Oh no,” groaned Tacho, “here come the rest of them.”

The notorious girlfriends—what was left of them—were walking up the sidewalk. They were yelling, “?Adios!” to everybody they knew on the street. People in Tres Camarones didn’t say hello, they said good-bye.

Nayeli looked out and grinned. There were only three of them left, but they liked to brag that they were the best of the bunch. Cuquis Cristerna had moved to Culiacán. Sachiko Uzeta Amano had gone to Mexico City to learn how to make movies. María de los Angeles Hernandez Osuna was studying to be a doctor in Guadalajara. Now it was just Nayeli, Yoloxochitl, and Verónica.

Yoloxochitl’s phonetic Missionary Matt card read:

YO-LOW / SO-sheet



He called her “Yo-Yo,” which amused him no end. Her parents had been infected with folklore mania, a real danger among liberal Mexicans with college educations. Her father had made it through one year of university, and thus well-connected to his Toltec past, he and Yoloxochitl’s mother had decided to christen their off-spring with Nahuatl names. Fortunately for everyone, they’d had only two children. Unfortunately for her older brother, they had named him Tlaloc. Young Tlaloc didn’t enjoy being known as the Rain God—every time he went to pee, his friends made relentless jokes—so he changed the name to Lalo before he went north with his father to become nameless.

Matt had already known how to say Verónica, but just to make her feel good, he’d made a card out for her, too.

ver-OH! / knee-kah



Lately Yoloxochitl had been working as a pin tender at the three-lane bowling alley down by the statue of Benito Juárez. Verónica worked as a shrimp peeler in the stinking estuaries north of town. Neither one liked her job. Too much sweat. Yoloxochitl wore her faded El Tri rocanrol T-shirt and some gaucho pants Tacho had sold her for half price. Her mother had saved for a year to get her out of glasses; her contact lenses had unleashed the fashion model inside her. She was carrying another one of her paperback books. Yolo—as the girls all called her—was always reading.

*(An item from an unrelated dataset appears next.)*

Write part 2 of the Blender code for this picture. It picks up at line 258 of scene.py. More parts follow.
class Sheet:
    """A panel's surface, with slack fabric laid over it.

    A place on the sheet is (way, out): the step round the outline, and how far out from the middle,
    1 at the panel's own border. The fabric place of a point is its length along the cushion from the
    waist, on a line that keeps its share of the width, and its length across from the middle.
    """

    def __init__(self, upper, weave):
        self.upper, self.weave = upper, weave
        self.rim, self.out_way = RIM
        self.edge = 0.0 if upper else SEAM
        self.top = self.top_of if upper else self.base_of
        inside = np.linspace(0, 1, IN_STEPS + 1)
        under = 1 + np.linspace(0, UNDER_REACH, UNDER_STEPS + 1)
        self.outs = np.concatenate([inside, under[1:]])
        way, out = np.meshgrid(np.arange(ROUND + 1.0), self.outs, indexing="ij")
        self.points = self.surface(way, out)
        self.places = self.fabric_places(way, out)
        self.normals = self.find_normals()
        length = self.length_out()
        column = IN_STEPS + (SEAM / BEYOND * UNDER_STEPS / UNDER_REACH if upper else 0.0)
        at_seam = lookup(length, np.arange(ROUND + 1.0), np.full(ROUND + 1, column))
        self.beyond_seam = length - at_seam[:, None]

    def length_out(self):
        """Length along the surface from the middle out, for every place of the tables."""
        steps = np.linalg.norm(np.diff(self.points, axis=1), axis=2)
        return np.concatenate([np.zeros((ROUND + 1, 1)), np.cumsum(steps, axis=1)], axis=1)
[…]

As usual, everybody was staring at Verónica, the only goth girl in Sinaloa. She had made her face pale with various ointments and creams, and she had painted her eyelids dark, her lips black, her nails black. She wore a long black skirt that must have been stifling, yet she managed to radiate cool air when she walked by. Verónica ironed her hair so it hung down like a sheet of satin. Her hair was already utterly black, but she also dyed it with Black No. 1 rinse just like her heroes in Type O Negative, whose videos she’d seen with Nayeli on YouTube.